6. Despite your Erasmus friends quickly becoming out of sight, they are never truly out of your mind.

It's not just you constantly think about them as you continue to wander down these streets now empty of their presence, but you never leave their thoughts either. They'll still be sure to check in with you once in a while and to send you a picture or link of anything that reminds them of you, months and even years after you have physically parted.They will never truly leave you, nor you them. And that's something simply wonderful really.

7. How much your opinion of your own country actually changes.

Although how your sentiments will change will vary person to person, the point is they do seem to change an astonishing amount. Whether you are more open to the flaws and failings of your country, or, quite contrarily, you actually see it as far better than you truly realised before, living abroad certainly helps you get a huge amount of perspective, the extent of which you couldn't really predict. I know in my case, despite being able to see a great deal of problems in my society and not being sure I could ever really remain there, I know but I will always hold it dear within my heart.
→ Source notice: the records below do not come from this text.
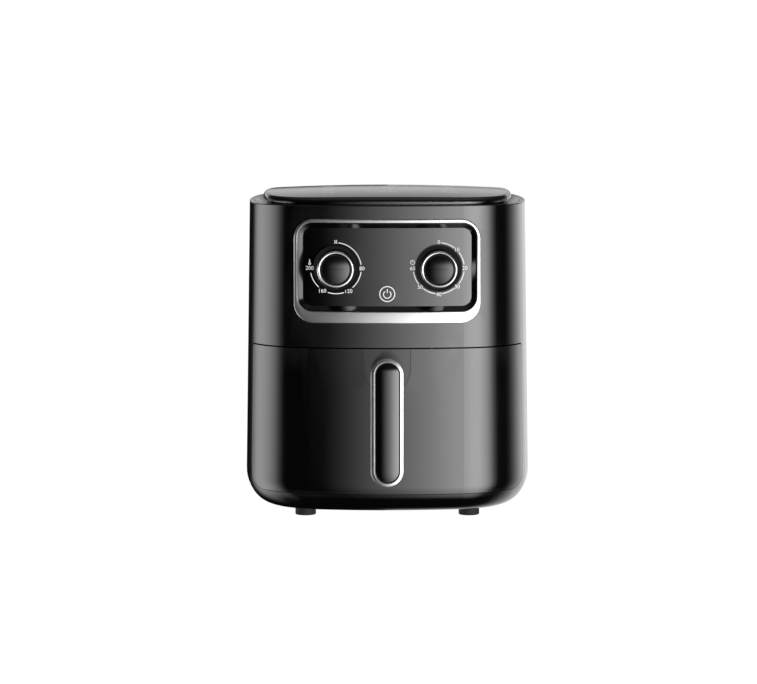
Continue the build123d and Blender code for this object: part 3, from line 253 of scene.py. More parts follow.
def finish(name, colour, roughness, swing=0.04, grain=900.0, depth=0.006, tint=0.15, wear=0.0, stretch=(1, 1, 1),
           broad=18.0, **shader_values):
    """A Principled material whose colour, gloss and bump vary; wear lightens convex edges."""
    material = bpy.data.materials.new(name)
    material.use_nodes = True
    tree = material.node_tree
    shader = tree.nodes["Principled BSDF"]
    for key, value in shader_values.items():
        shader.inputs[key.replace("_", " ")].default_value = value
    place = tree.nodes.new("ShaderNodeTexCoord").outputs["Object"]
    mapping = add_node(tree, "ShaderNodeMapping", Scale=stretch)
    tree.links.new(place, mapping.inputs["Vector"])
    patches = add_node(tree, "ShaderNodeTexNoise", Scale=broad, Detail=4.0, Roughness=0.55)
    fine = add_node(tree, "ShaderNodeTexNoise", Scale=grain, Detail=3.0, Roughness=0.6)
    for noise in (patches, fine):
        tree.links.new(mapping.outputs[0], noise.inputs["Vector"])
    gloss = add_node(tree, "ShaderNodeMapRange", From_Min=0.3, From_Max=0.7,
                     To_Min=max(roughness - swing, 0.02), To_Max=roughness + swing)
    tree.links.new(patches.outputs["Fac"], gloss.inputs["Value"])
    tree.links.new(gloss.outputs["Result"], shader.inputs["Roughness"])
    mix = tree.nodes.new("ShaderNodeMix")
    mix.data_type = "RGBA"
    darker = [c * (1 - tint) for c in colour]
    lighter = [min(c * (1 + tint), 1.0) for c in colour]
    mix.inputs["A"].default_value = (*darker, 1)
    mix.inputs["B"].default_value = (*lighter, 1)
    tree.links.new(patches.outputs["Fac"], mix.inputs["Factor"])
    shade = mix.outputs["Result"]
    if wear > 0:
        edges = tree.nodes.new("ShaderNodeNewGeometry").outputs["Pointiness"]
        worn = ramp(tree, edges, [(0.52, 0.0), (0.6, wear)], smooth=False)
        rubbed = tree.nodes.new("ShaderNodeMix")
        rubbed.data_type = "RGBA"
        rubbed.inputs["B"].default_value = (*[min(c * 2.5 + 0.02, 1.0) for c in colour], 1)
        tree.links.new(worn, rubbed.inputs["Factor"])
        tree.links.new(shade, rubbed.inputs["A"])
        shade = rubbed.outputs["Result"]
    tree.links.new(shade, shader.inputs["Base Color"])
    bump = add_node(tree, "ShaderNodeBump", Strength=0.35, Distance=depth * MM)
    tree.links.new(fine.outputs["Fac"], bump.inputs["Height"])
    tree.links.new(bump.outputs[0], shader.inputs["Normal"])
    return material


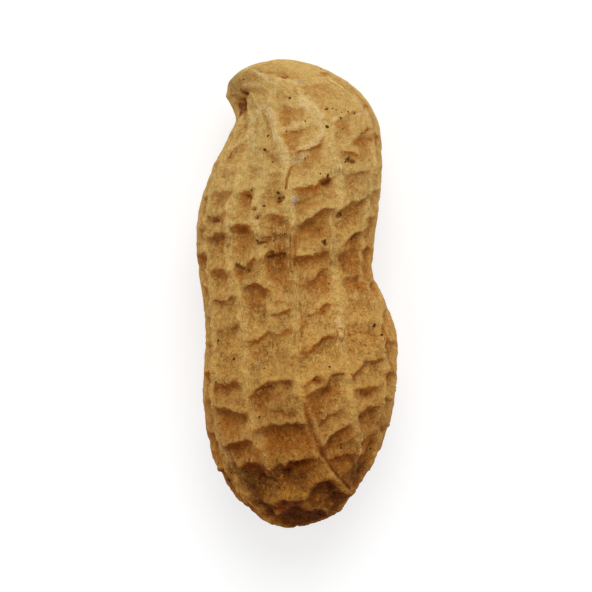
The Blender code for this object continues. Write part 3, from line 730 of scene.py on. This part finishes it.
# The shell's finish: dry straw-brown fibre, matte. The net is paler than the cell floors, the
# steep walls below the cross ridges hold a red-brown stain with painted shade and their lit lips a
# painted highlight, and soil and painted shade darken the stalk end.
CELL_COLOUR = (0.44, 0.22, 0.048)
LINE_COLOUR = (0.4, 0.165, 0.024)
STREAKS = (160.0, 34.0, 1.0)
DRY_SHEEN = 0.08
# Where the pod changes, from none to full, in places along it from its middle.
STALK_SOIL, BEAK_PLAIN, BEAK_PALE, COARSE_BASE = (-11, -16), (7, 14), (6, 14), (10, 0)
# Each coat's colour, the amounts where it starts and where it is full, and its strength.
COATS = {
    "crest": ((0.56, 0.375, 0.115), 0.15, 0.95, 1.0),
    "orange": ((0.42, 0.165, 0.026), 0.42, 0.68, 0.65),
    # The cords' coat also paints the highlight on the lit lips of the cross ridges.
    "cord": ((0.63, 0.455, 0.15), 0.22, 0.85, 0.75),
    "vein": ((0.66, 0.5, 0.23), 0.3, 0.8, 0.7),
    # Red-brown stain together with painted shade, below the cross ridges and in dips, grooves and the
    # beak's hollow.
    "stain_and_shade": ((0.32, 0.096, 0.006), 0.12, 0.8, 0.9),
    "mark": ((0.13, 0.05, 0.012), 0.25, 0.8, 0.8),
    "scuff": ((0.42, 0.38, 0.32), 0.3, 0.8, 0.65),
    "dark_fleck": ((0.24, 0.09, 0.016), 0.6, 0.68, 0.6),
    "soil": ((0.13, 0.06, 0.02), 0.5, 0.85, 0.7),
    "pale_fleck": ((0.63, 0.455, 0.15), 0.57, 0.68, 0.6),
}
# What the colours are multiplied by, at places along the pod from its middle. It darkens towards
# the stalk end, for the soil there and as painted shade where that end turns away from the lamp.
TINT_ALONG = [
    (-21.0, (0.54, 0.31, 0.11)),
    (-18.5, (0.69, 0.45, 0.22)),
    (-15.0, (0.78, 0.51, 0.27)),
    (-11.5, (0.82, 0.63, 0.5)),
    (-8.0, (0.92, 0.74, 0.58)),
    (-4.5, (0.95, 0.75, 0.58)),
    (-0.5, (1.02, 0.86, 0.77)),
    (4.0, (0.96, 0.81, 0.68)),
    (10.0, (1.04, 0.98, 1.0)),
    (14.5, (1.01, 0.91, 0.88)),
    (21.0, (1.12, 1.07, 1.1)),
]


class Amount:
    """A number or a colour that varies over a piece. Reckoning with it adds Math nodes."""

    def __init__(self, tree, socket):
        self.tree, self.socket = tree, socket

    def feed(self, socket, value):
        """Links an amount to a socket, or sets the socket to a number, a vector or a colour."""
        if isinstance(value, Amount):
            self.tree.links.new(value.socket, socket)
        else:
            socket.default_value = (*value, 1.0) if socket.type == "RGBA" else value

    def node(self, kind, settings=(), inputs=(), output=None):
        """Adds a node of that type, sets its settings and then its sockets, and returns the first
        output, or the one of that name."""
        node = self.tree.nodes.new(kind)
        for key, value in dict(settings).items():
            if key == "stops":
                ramp = node.color_ramp
                while len(ramp.elements) < len(value):
                    ramp.elements.new(0.5)
                for element, (position, colour) in zip(ramp.elements, value):
                    element.position, element.color = position, (*colour, 1.0)
            else:
                setattr(node, key, value)
        for key, value in dict(inputs).items():
            self.feed(next(s for s in node.inputs if key in (s.identifier, s.name)), value)
        found = (s for s in node.outputs if output in (None, s.identifier, s.name))
        return Amount(self.tree, next(found))

    def math(self, operation, *values, clamp=False):
        """A Math node of that operation on those values."""
        node = self.tree.nodes.new("ShaderNodeMath")
        node.operation, node.use_clamp = operation, clamp
        for socket, value in zip(node.inputs, values):
            self.feed(socket, value)
        return Amount(self.tree, node.outputs[0])

    def __add__(self, other):
        return self.math("ADD", self, other)

    def __sub__(self, other):
        return self.math("SUBTRACT", self, other)

    def __rsub__(self, other):
        return self.math("SUBTRACT", other, self)

    def __mul__(self, other):
        return self.math("MULTIPLY", self, other)

    def __abs__(self):
        return self.math("ABSOLUTE", self)

    __radd__ = __add__
    __rmul__ = __mul__

    def between(self, low, high):
        """0 at low, 1 at high, and straight between, whichever is the larger."""
        return self.math("MULTIPLY_ADD", self, 1 / (high - low), -low / (high - low), clamp=True)


def new_finish(name):
    """A material with nodes, and its shader."""
    material = bpy.data.materials.new(name)
    material.use_nodes = True
    return material, material.node_tree.nodes["Principled BSDF"]


def blend(base, colour, amount):
    """Goes from one colour to another by an amount."""
    sockets = {"Factor_Float": amount, "A_Color": base, "B_Color": colour}
    return amount.node("ShaderNodeMix", {"data_type": "RGBA"}, sockets, "Result_Color")


def coat(under, name, amount, kept=1.0):
    """The coat's colour over the one under it: the amount in its range x its strength x kept."""
    colour, low, high, strength = COATS[name]
    return blend(under, colour, amount.between(low, high) * (strength * kept))


def times(first, second):
    """The product of two colours, channel by channel."""
    sockets = {"Vector": first, "Vector_001": second}
    return first.node("ShaderNodeVectorMath", {"operation": "MULTIPLY"}, sockets, "Vector")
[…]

One thing, that wouldn't change, however, is your readiness to defend your people when they are being attacked. For you know, from all the epic friendships you have had, and all the phenomenal people who have raised and inspired you to be the person you are today, not they are more than just the exaggerated worst aspects of your country, just as you know your Erasmus friends are not of theirs. You recognise, despite the faults in every culture, and in every way of thinking and being, incredible individuals do thrive from every part of the world. And this is one truth that shouldn't really surprise anyone, but sometimes, we really need to remind ourselves, when there is so much hate and anger in the news and in the world, how true this actually is.